Of course, the full profundity of the Harpo whistleblowing segment will be lost on the small fry until someone explains to them that, once upon a time, there really was such a thing as silent film. Anticipating the popularity of this holiday confection, Omimeo has added an extra matinee this coming Sunday.

Anyone who has followed Dennis Delamar over the past three decades could be excused for thinking that he and arch-satirist Christopher Durang aren't a perfect fit. Indeed, in the current Actor's Theatre production of Vanya & Sonia & Masha & Spike, there are times when I feel Delamar is too mature and well-adjusted for what Durang has in mind.

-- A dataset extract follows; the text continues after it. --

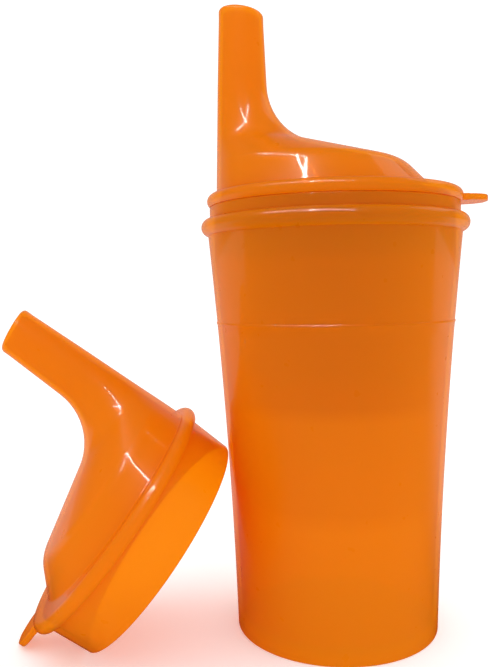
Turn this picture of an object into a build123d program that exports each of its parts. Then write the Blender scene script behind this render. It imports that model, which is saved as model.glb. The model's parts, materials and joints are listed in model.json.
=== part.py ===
from build123d import *
import os
from math import atan2, cos, hypot, pi, radians, sin, sqrt, tan

# A spouted drinking beaker with two lids, in millimetres, +Z up.
# The origin is the centre of the cup's foot, on the surface the cup stands on.
# The spout of the fitted lid points to -X and its pull tab to +X.
# The second lid stands on the same surface and leans on the cup.

# ---- cup ----
FOOT_RADIUS = 28.5  # outside of the foot
RIM_RADIUS = 34.7  # outside of the plain collar at the mouth
CUP_HEIGHT = 119.0
CUP_WALL = 1.3
FLOOR_THICKNESS = 1.5
FOOT_RECESS = 2.3  # the floor stands this far above the foot's resting edge
COLLAR_HEIGHT = 3.2  # plain collar between the bead and the rim
BEAD_HEIGHT = 4.8  # half-round grip bead below the collar
BEAD_STAND = 2.45  # how far the bead stands out from the collar
NECK_FLARE = 0.55  # the side meets the bead's lower edge this far outside the collar
SIDE_HOLLOW = 0.93  # how far the side curves in from a straight cone
FILL_LINE_HEIGHT = 86.8  # fine raised ring round the side
FILL_LINE_RADIUS = 0.5
FILL_LINE_STAND = 0.2

# ---- lid, with heights measured from its seat on the rim ----
LID_WALL = 1.25
PLUG_DEPTH = 13.0
PLUG_CLEARANCE = 0.25  # all round, between the plug and the mouth
PLUG_DRAFT = 0.5  # the plug's radius is this much less at its open end
BORE_SPARE = 1.0  # the cup's straight mouth runs this far below the plug
RING_HEIGHT = 3.5  # rounded flange ring that rests on the rim
RING_STAND = 0.7  # how far the ring stands out from the collar
RING_SHOULDER = 1.5  # the ring's top edge lies this far inside the collar's outside
SPOUT_SETBACK = 0.4  # from the ring's top edge in to the spout's outer side
SPOUT_LEAN = 1.5  # how far that side leans in between the ring and the tip
SPOUT_HEIGHT = 54.8  # highest point of the tip
SPOUT_WIDTH = 12.5  # across the tip
SPOUT_GROWTH = 1.0  # how much further out its inner side is at the neck
TIP_SLANT = 8.0  # degrees, falling towards the tab
TIP_WALL = 1.4
TIP_ROUND = 1.2  # outer edge of the tip
OUTLET_ROUND = 0.35  # edge of the outlet
CROWN_LAND = 7.9  # flat from the ring's outside in to the hump, at the tab
CROWN_SETBACK = 7.7  # from the hump's foot in to its corner
CROWN_HEIGHT = 11.3  # of that corner
CROWN_SLOPE = 13.9  # degrees, rising towards the spout
CROWN_ROUND = 10.0
NECK_ROUND = 17.0
TAB_REACH = 7.8  # beyond the ring
TAB_WIDTH = 14.0
TAB_THICKNESS = 1.6
TAB_LIFT = 0.6  # underside of the tab above the seat
TAB_END_ROUND = 6.5
TAB_EDGE_ROUND = 0.5
NARROW_OUTLET = 4.0  # diameter, for thin drinks
WIDE_OUTLET = 9.0  # diameter, for thick drinks and soup

# ---- where the second lid stands ----
SPARE_BEARING = 188.0  # degrees from +X, seen from above
LEAN_GAP = 0.3  # between its plug's edge and the cup's side
EDGE_STEP = 2  # degrees between the points tried round the plug's edge
PLACING_TOLERANCE = 0.001

# ---- modelling ----
SPOUT_LEVELS = 24  # steps between the level circles of the spout

# ---- sizes that follow ----
BEAD_TOP = CUP_HEIGHT - COLLAR_HEIGHT
BEAD_BOTTOM = BEAD_TOP - BEAD_HEIGHT
BEAD_RADIUS = RIM_RADIUS + BEAD_STAND
NECK_RADIUS = RIM_RADIUS + NECK_FLARE
MOUTH_RADIUS = RIM_RADIUS - CUP_WALL
MOUTH_BOTTOM = CUP_HEIGHT - PLUG_DEPTH - BORE_SPARE
FLOOR_TOP = FOOT_RECESS + FLOOR_THICKNESS
RING_RADIUS = RIM_RADIUS + RING_STAND
RING_TOP_RADIUS = RIM_RADIUS - RING_SHOULDER
SPOUT_SIDE = RING_TOP_RADIUS - SPOUT_SETBACK
PLUG_RADIUS = MOUTH_RADIUS - PLUG_CLEARANCE
PLUG_END_RADIUS = PLUG_RADIUS - PLUG_DRAFT
TAB_TIP = RING_RADIUS + TAB_REACH


def arc_radius(arc, height):
    """Radius at this height on the upright arc through three (radius, height) points."""
    low, middle, high = (Vector(*point) for point in arc)
    to_low, to_high = low - middle, high - middle
    twice_area = 2 * (to_low.X * to_high.Y - to_low.Y * to_high.X)
    low_square, high_square = to_low.length**2, to_high.length**2
    centre_radius = (low_square * to_high.Y - high_square * to_low.Y) / twice_area
    centre_height = (high_square * to_low.X - low_square * to_high.X) / twice_area
    arc_square = centre_radius**2 + centre_height**2
    rise = height - middle.Y - centre_height
    return middle.X + centre_radius - sqrt(arc_square - rise**2)


# The cup's side outside and inside, each an arc through three (radius, height) points.
HALF_HEIGHT = BEAD_BOTTOM / 2
WAIST_RADIUS = (FOOT_RADIUS + NECK_RADIUS) / 2 - SIDE_HOLLOW
SIDE = [(FOOT_RADIUS, 0), (WAIST_RADIUS, HALF_HEIGHT), (NECK_RADIUS, BEAD_BOTTOM)]
FLOOR_RADIUS = arc_radius(SIDE, FLOOR_TOP) - CUP_WALL
INSIDE = [
    (FLOOR_RADIUS, FLOOR_TOP),
    (WAIST_RADIUS - CUP_WALL, HALF_HEIGHT),
    (MOUTH_RADIUS, MOUTH_BOTTOM),
]


# ---- cup: one moulding, turned about Z ----
with BuildPart() as cup:
    with BuildSketch(Plane.XZ):
        with BuildLine():
            recess_radius = FOOT_RADIUS - CUP_WALL
            Polyline(
                (0, FLOOR_TOP),
                (0, FOOT_RECESS),
                (recess_radius - FOOT_RECESS / 2, FOOT_RECESS),
                (recess_radius, 0),
                (FOOT_RADIUS, 0),
            )
            ThreePointArc(*SIDE)
            ThreePointArc(
                (NECK_RADIUS, BEAD_BOTTOM),
                (BEAD_RADIUS, (BEAD_BOTTOM + BEAD_TOP) / 2),
                (RIM_RADIUS, BEAD_TOP),
            )
            Polyline(
                (RIM_RADIUS, BEAD_TOP),
                (RIM_RADIUS, CUP_HEIGHT),
                (MOUTH_RADIUS, CUP_HEIGHT),
                (MOUTH_RADIUS, MOUTH_BOTTOM),
            )
            ThreePointArc(*INSIDE)
            Line((FLOOR_RADIUS, FLOOR_TOP), (0, FLOOR_TOP))
        make_face()
    revolve(axis=Axis.Z)
    with BuildSketch(Plane.XZ):
        line_radius = arc_radius(SIDE, FILL_LINE_HEIGHT) - FILL_LINE_RADIUS + FILL_LINE_STAND
        with Locations((line_radius, FILL_LINE_HEIGHT)):
            Circle(FILL_LINE_RADIUS)
    revolve(axis=Axis.Z)


def spout_form(inset, start):
    """Solid of the hump and spout, its skin moved in by inset, from height start up.

    Every level section is a circle between the spout's outer side, nearly
    upright, and the outline of the tab side.
    """
    lean_slope = SPOUT_LEAN / SPOUT_HEIGHT
    foot_slope = (CROWN_HEIGHT - RING_HEIGHT) / CROWN_SETBACK
    crown_foot = RING_RADIUS - CROWN_LAND
    crown_corner = crown_foot - CROWN_SETBACK
    tip_inner = SPOUT_WIDTH - SPOUT_SIDE + SPOUT_LEAN
    neck_inner = tip_inner + SPOUT_GROWTH
    neck_height = CROWN_HEIGHT + (crown_corner - neck_inner) * tan(radians(CROWN_SLOPE))
    above_tip = SPOUT_HEIGHT + SPOUT_WIDTH / 2
    with BuildLine(Plane.XZ) as outline:
        FilletPolyline(
            (crown_foot + (RING_HEIGHT - start) / foot_slope, start),
            (crown_corner, CROWN_HEIGHT),
            (neck_inner, neck_height),
            (tip_inner, above_tip),
            radius=[CROWN_ROUND, NECK_ROUND],
        )
    tab_side = outline.wires()[0]
    with BuildPart() as form:
        for level in range(SPOUT_LEVELS + 1):
            point = tab_side @ (level / SPOUT_LEVELS)
            along = tab_side % (level / SPOUT_LEVELS)
            height = point.Z + inset * along.X
            inner = point.X - inset * along.Z
            outer = inset - SPOUT_SIDE + lean_slope * height
            with BuildSketch(Plane.XY.offset(height)):
                with Locations(((inner + outer) / 2, 0)):
                    Circle((inner - outer) / 2)
        loft()
        tip_top = (SPOUT_LEAN - SPOUT_SIDE, 0, SPOUT_HEIGHT)
        slant = radians(TIP_SLANT)
        tip_plane = Plane(origin=tip_top, x_dir=(0, 1, 0), z_dir=(sin(slant), 0, cos(slant)))
        split(bisect_by=tip_plane.offset(-inset * TIP_WALL / LID_WALL), keep=Keep.BOTTOM)
    return form.part


def mould_lid(outlet):
    """A lid with its seat at height 0 and an outlet of this diameter in its tip."""
    with BuildPart() as lid:
        add(spout_form(0, RING_HEIGHT / 2))
        with BuildSketch(Plane.XZ):
            with BuildLine():
                Line((0, RING_HEIGHT), (RING_TOP_RADIUS, RING_HEIGHT))
                ThreePointArc(
                    (RING_TOP_RADIUS, RING_HEIGHT),
                    (RING_RADIUS, RING_HEIGHT / 2),
                    (RIM_RADIUS, 0),
                )
                Polyline(
                    (RIM_RADIUS, 0),
                    (PLUG_RADIUS, 0),
                    (PLUG_END_RADIUS, -PLUG_DEPTH),
                    (0, -PLUG_DEPTH),
                    (0, RING_HEIGHT),
                )
            make_face()
        revolve(axis=Axis.Z)
        with BuildSketch(Plane.XY.offset(TAB_LIFT)):
            with Locations(((PLUG_RADIUS + TAB_TIP) / 2, 0)):
                Rectangle(TAB_TIP - PLUG_RADIUS, TAB_WIDTH)
            fillet(vertices().group_by(Axis.X)[-1], TAB_END_ROUND)
        extrude(amount=TAB_THICKNESS)
        level_edges = lid.edges().filter_by(Plane.XY)
        fillet(level_edges.filter_by(lambda edge: edge.center().X > RING_RADIUS), TAB_EDGE_ROUND)
        deck_underside = RING_HEIGHT - LID_WALL
        with BuildSketch(Plane.XZ):
            with BuildLine():
                Polyline(
                    (0, deck_underside),
                    (PLUG_RADIUS - LID_WALL, deck_underside),
                    (PLUG_END_RADIUS - LID_WALL, -PLUG_DEPTH),
                    (0, -PLUG_DEPTH),
                    (0, deck_underside),
                )
            make_face()
        revolve(axis=Axis.Z, mode=Mode.SUBTRACT)
        add(spout_form(LID_WALL, RING_HEIGHT / 2), mode=Mode.SUBTRACT)
        tip_centre = SPOUT_LEAN - SPOUT_SIDE + SPOUT_WIDTH / 2
        tip_drop = SPOUT_WIDTH * tan(radians(TIP_SLANT))
        with BuildSketch(Plane.XY.offset(SPOUT_HEIGHT)):
            with Locations((tip_centre, 0)):
                Circle(outlet / 2)
        extrude(amount=-tip_drop - 2 * TIP_WALL, mode=Mode.SUBTRACT)
        slanted = lid.faces().filter_by(lambda face: face.center().Z > SPOUT_HEIGHT - tip_drop)
        tip_rims = slanted.sort_by(Axis.Z)[-1].edges().sort_by(SortBy.LENGTH)
        fillet(tip_rims[-1], TIP_ROUND)
        outlet_rims = lid.edges().filter_by(lambda edge: edge.length < pi * (outlet + TIP_WALL))
        fillet(outlet_rims.sort_by(Axis.Z)[-1], OUTLET_ROUND)
    return lid.part


def standing_place():
    """Where the second lid stands: on its tab and its plug's edge, against the cup.

    Both feet reach the surface when the lid's axis rises at this angle. The lid
    is then moved out from the cup's axis until its plug's edge is just clear.
    """
    rise = atan2(TAB_TIP - PLUG_END_RADIUS, TAB_LIFT + PLUG_DEPTH)
    seat_height = PLUG_END_RADIUS * cos(rise) + PLUG_DEPTH * sin(rise)
    edge = [
        (PLUG_END_RADIUS * cos(radians(turn)), PLUG_END_RADIUS * sin(radians(turn)))
        for turn in range(0, 360, EDGE_STEP)
    ]

    def clearance(distance):
        gaps = []
        for toward_tab, sideways in edge:
            out = distance + toward_tab * sin(rise) - PLUG_DEPTH * cos(rise)
            height = seat_height - toward_tab * cos(rise) - PLUG_DEPTH * sin(rise)
            gaps.append(hypot(out, sideways) - arc_radius(SIDE, height))
        return min(gaps)

    near, far = FOOT_RADIUS, FOOT_RADIUS + CUP_HEIGHT
    while far - near > PLACING_TOLERANCE:
        middle = (near + far) / 2
        if clearance(middle) < LEAN_GAP:
            near = middle
        else:
            far = middle
    bearing = radians(SPARE_BEARING)
    out_x, out_y = cos(bearing), sin(bearing)
    return Plane(
        origin=(far * out_x, far * out_y, seat_height),
        x_dir=(sin(rise) * out_x, sin(rise) * out_y, -cos(rise)),
        z_dir=(cos(rise) * out_x, cos(rise) * out_y, sin(rise)),
    )


# ---- the lid on the cup, seated on its rim ----
with BuildPart() as spouted_lid:
    with Locations((0, 0, CUP_HEIGHT)):
        add(mould_lid(NARROW_OUTLET))

# ---- the second lid, standing beside the cup ----
with BuildPart() as spare_lid:
    with Locations(standing_place()):
        add(mould_lid(WIDE_OUTLET))

os.makedirs("parts", exist_ok=True)
cup.part.label = "cup"
export_step(cup.part, "parts/cup.step")
spouted_lid.part.label = "spouted_lid"
export_step(spouted_lid.part, "parts/spouted_lid.step")
spare_lid.part.label = "spare_lid"
export_step(spare_lid.part, "parts/spare_lid.step")
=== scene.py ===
import json
from math import atan2, cos, hypot, pi, radians, sin, tan

import bmesh
import bpy
from mathutils import Matrix, Vector


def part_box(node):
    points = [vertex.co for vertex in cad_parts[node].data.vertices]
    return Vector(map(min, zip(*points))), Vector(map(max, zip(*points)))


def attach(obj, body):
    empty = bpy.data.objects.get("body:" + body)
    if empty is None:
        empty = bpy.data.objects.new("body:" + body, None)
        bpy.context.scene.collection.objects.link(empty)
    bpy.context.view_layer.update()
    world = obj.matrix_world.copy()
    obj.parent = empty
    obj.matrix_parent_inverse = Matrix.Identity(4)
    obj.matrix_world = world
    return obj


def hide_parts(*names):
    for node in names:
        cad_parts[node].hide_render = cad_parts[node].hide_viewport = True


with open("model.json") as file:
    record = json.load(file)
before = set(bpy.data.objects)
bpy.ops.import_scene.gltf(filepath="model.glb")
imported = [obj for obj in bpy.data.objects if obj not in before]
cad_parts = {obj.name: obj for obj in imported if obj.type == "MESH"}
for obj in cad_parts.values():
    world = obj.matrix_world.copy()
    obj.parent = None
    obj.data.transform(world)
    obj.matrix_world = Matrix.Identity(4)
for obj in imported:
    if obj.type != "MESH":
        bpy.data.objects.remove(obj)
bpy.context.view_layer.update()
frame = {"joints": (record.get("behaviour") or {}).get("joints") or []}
mm = 0.001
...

In his big Act 2 monologue as Vanya, Delamar isn't as fast-paced or furious as David Hyde Pearce was on Broadway extolling the simplicities of the 50s and decrying the callousness of the present.

Delamar's rambling rant comes from a more rational person, never quite striking me at the same time as the cri de coeur of a man who feels like he has wasted his life. Overall, that's okay, because Vanya is arguably Durang's wisest, most mature comedy. Delamar and director Chip Decker actually reach the depths of its wisdom as Vanya goes off, for if you glance away at his siblings, you'll perceive that, through the mystic magic of shared memories, he is bringing his family back together.

It's as a family that Jill Bloede as Sonia, Josephine Hall as Masha, and Delamar are perfection. Hall doesn't have the star quality Sigourney Weaver brought to Masha, yet her peevishness is more sisterly, and Bloede brought me to the verge of tears taking her first baby steps toward overcoming a lifetime of bitterness and frustration. As prophetic voodoo housekeeper Cassandra, Ericka Ross prefigures Vanya's outburst with some outrageous fulminations of her own, and as the aging Masha's boy toy, Brandon James makes Spike even more hilariously athletic than he was in New York.

Bloede's performance, by turns ridiculous or pathetic, best exemplifies the Chekhovian spirit that inspires Durang's title, but Delamar and Hall best personify the Disney strain that the playwright improbably mixes in. On the smaller Stonewall Street stage, Decker's set design actually feels more like the Seven Dwarfs' cottage than the imposing Broadway set – until you note the profusion of visual references to Chekhov's Seagull, Three Sisters, and Cherry Orchard wedged in.

One of the next door neighbor Nina's cunningly devised functions is to make Masha, dressed up as Snow White for a nearby costume party, appear more like the Wicked Queen by way of her undisguised jealousy. In her Charlotte debut, Anna Kelly magnifies Masha's absurdity by frankly idolizing her. More confounding still, she's more drawn to Vanya and his suppressed aspirations to be a playwright than she is toward the immensely shallow Spike. Poor Masha has been away too long in La-La Land to understand why. She couldn't be returning to her siblings' bucolic homestead at a better time.